In the ideal society it would certainly be best to be able to choose the particular school which is most advantageous to ones own child's growth. This would mean small classrooms with only 15 to 25 students, teachers who were not underpaid and undertrained; physical plants which provide the facilities that are needed for education. Also, time and opportunities must be provided to continue reevaluation and experimentation in education, as all growth is fluid and progressing and needs change and improvement all the time.

The private and for that matter the public boarding schools are quite old institutions, not only in our Western civilization but also in the Near and Far East. Scholars of old, either in ancient Egypt, Greece, Israel, or in China and Japan had schools for the young generations attached to their homes. They must have felt that the daily contact with the young adolescent was essential for the growth of the mind and personality. Although most of those schools were reserved for the young men of the period, our forefathers and grandfathers especially saw the need for this kind of education for young girls. In Europe and especially in England, boarding schools have quite a tradition. They have entered America on a broader scale only during the past hundred years and they are increasing in numbers in our time.

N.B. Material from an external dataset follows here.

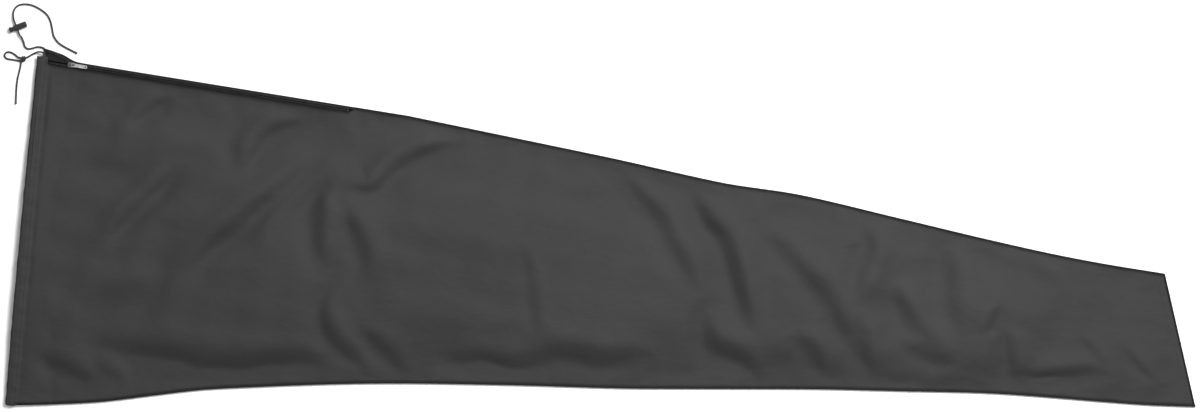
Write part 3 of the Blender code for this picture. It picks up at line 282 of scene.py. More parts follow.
# The knot's wraps: their middle, half their size across and up, the step from turn to turn, and the turns.
KNOT_MIDDLE = (0.0286, 0.5693, 0.0046)
KNOT_WRAP = (0.0036, 0.0029)
KNOT_PITCH = 0.0031
KNOT_TURNS = 1.75
BOW_TAIL_ROUTE = (
    (0.0252, 0.5632, 0.0022), (0.0243, 0.5575, 0.0018), (0.0225, 0.5495, 0.0018),
    (0.0197, 0.5380, 0.0018), (0.0179, 0.5250, 0.0018), (0.0171, 0.5120, 0.0018),
    (0.0167, 0.4995, 0.0018),
)

MOUTH_WAY = np.array([math.sin(MOUTH_LEAN), math.cos(MOUTH_LEAN)])
INTO_COVER = np.array([math.cos(MOUTH_LEAN), -math.sin(MOUTH_LEAN)])
ZIP_CORNER = MOUTH_WIDTH * MOUTH_WAY
END_CORNER = np.array([LENGTH, -END_DROP])
END_WAY = np.array([-math.sin(END_LEAN), math.cos(END_LEAN)])
FAR_CORNER = END_CORNER + END_WIDTH * END_WAY
ZIP_ANGLE = math.atan2(*(FAR_CORNER - ZIP_CORNER)[::-1]) + ZIP_EDGE_BOW
ZIP_WAY = np.array([math.cos(ZIP_ANGLE), math.sin(ZIP_ANGLE)])
ZIP_SIDE = np.array([math.sin(ZIP_ANGLE), -math.cos(ZIP_ANGLE)])
STRAIGHT_END = ZIP_CORNER + STRAIGHT_EDGE * ZIP_WAY
FAR_EDGE = STRAIGHT_EDGE + float(np.linalg.norm(FAR_CORNER - STRAIGHT_END))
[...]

What, then, is the basis of boarding school education, and is that basis sound? It is natural that the early education of the pre-school child, and for that matter of the growing child up to the pre-adolescent, should ideally take place in the home. Here parents, with the assistance of the teachers during the school hours, set the environment and standards within which the child can feel secure and grow. Con-tact with strangers is supervised by the home and the adjustment to society takes place first in the small family circle and broadens out slowly into the school and community of the immediate neighbor-hood. According to the development of the child, his world grows with him and he takes in more and more as his outlook broadens.

At the time of his pre-adolescence and particularly in his adolescence, he wants and needs to take on responsibilities and make contacts of his own. The development of his whole personality, his individuality and his social behavior depend very much on this period. The young adolescent wants to loosen if not to cut, the emotional ties with his family and learn to take steps on his own. This is the time when parents, and often also teachers, are baffled by the "new and strange" person they suddenly see before them. They are often too tightly attached to the youngster and unwilling to allow him too much freedom of movement, with the resultant quarrels and disagreements between parent and child. This is the time for change of environment, this is the time for the youngster to go away to boarding school.

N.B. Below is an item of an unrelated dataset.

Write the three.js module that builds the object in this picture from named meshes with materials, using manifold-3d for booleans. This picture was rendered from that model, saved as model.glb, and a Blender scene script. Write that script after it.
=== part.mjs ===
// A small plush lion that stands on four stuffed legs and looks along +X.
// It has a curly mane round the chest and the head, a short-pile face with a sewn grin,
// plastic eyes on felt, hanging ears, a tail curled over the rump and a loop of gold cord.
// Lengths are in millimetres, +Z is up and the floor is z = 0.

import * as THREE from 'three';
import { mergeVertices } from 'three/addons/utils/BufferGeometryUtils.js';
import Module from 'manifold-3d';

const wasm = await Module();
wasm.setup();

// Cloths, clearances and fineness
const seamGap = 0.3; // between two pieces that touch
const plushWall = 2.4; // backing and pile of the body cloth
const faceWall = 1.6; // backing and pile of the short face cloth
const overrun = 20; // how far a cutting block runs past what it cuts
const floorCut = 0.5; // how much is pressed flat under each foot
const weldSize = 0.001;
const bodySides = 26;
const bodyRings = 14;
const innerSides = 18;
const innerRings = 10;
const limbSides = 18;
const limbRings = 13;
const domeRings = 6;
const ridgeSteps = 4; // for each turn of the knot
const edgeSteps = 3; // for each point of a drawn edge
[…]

New standards and a different environment develop in the student a wider perspective. He no longer has to fight his home environment with its limiting out look. He can discuss and match wits with his contemporaries most of the time; and the adults who surround him, the teachers or educators at the boarding school often become for him the new idols&emdash;which he could no longer see in his mother or father. Also, since the student does not live too closely with the adults of his new school, they can have a more objective approach to him than, very often, can the parents.

Generally, when such a youngster comes home for his vacations, he finds a great deal of pleasure in being with his parents. A mutual respect has developed which was formerly masked by the daily small disagreements which surround the growing adults. Parents often wonder why the boarding school should "make such a change" in their adolescent boy or girl, and I have had parents who felt rather guilty, because it seemed a reflection on their lack of ability to educate their child. On the contrary, only that child whose standards have been set high enough in his early childhood, and who has felt secure in the environment of his family, can develop such independence as mentioned above. New standards are not achieved where old ones had not been set. And the setting of these standards is one of the fundamental principles of good education. We all desire to have our young grow up as strong individuals who can take their place in society without loss of their personality. The development of this individuality is furthered best in the most objective surroundings of the boarding school.

To be sure, there are many homes where the adolescent is allowed to grow and develop according to his own needs and capacities. But one would be surprised, even in such cases, to see the change which takes place, how much more growth is apparent, after the child has had schooling away from home. Some parents believe that it is early enough for the youngster to leave home when he goes to college, but we have learned from experience that those adjusting to college life most easily are the students who have already had the opportunity to develop their own personality at a boarding school in the pre-college days. Generally they have a more mature approach to their studies, have an easier manner in discussions with their professors and accept the routine of college life more readily.

Certainly, the choice of the boarding school is of utmost importance, and while some youngsters develop better in the more formal and traditional schools which segregate the sexes, for many students the co-educational boarding school, with its home environment and closer relationship to normal life, is best suited. Since educators generally have not yet made up their minds which of the two is better, parents will have to make the necessary choice for their child.

The case of the boarding school is a very real one, and parents should very carefully weigh all sides of the question before deciding what kind of school will be best for their youngster.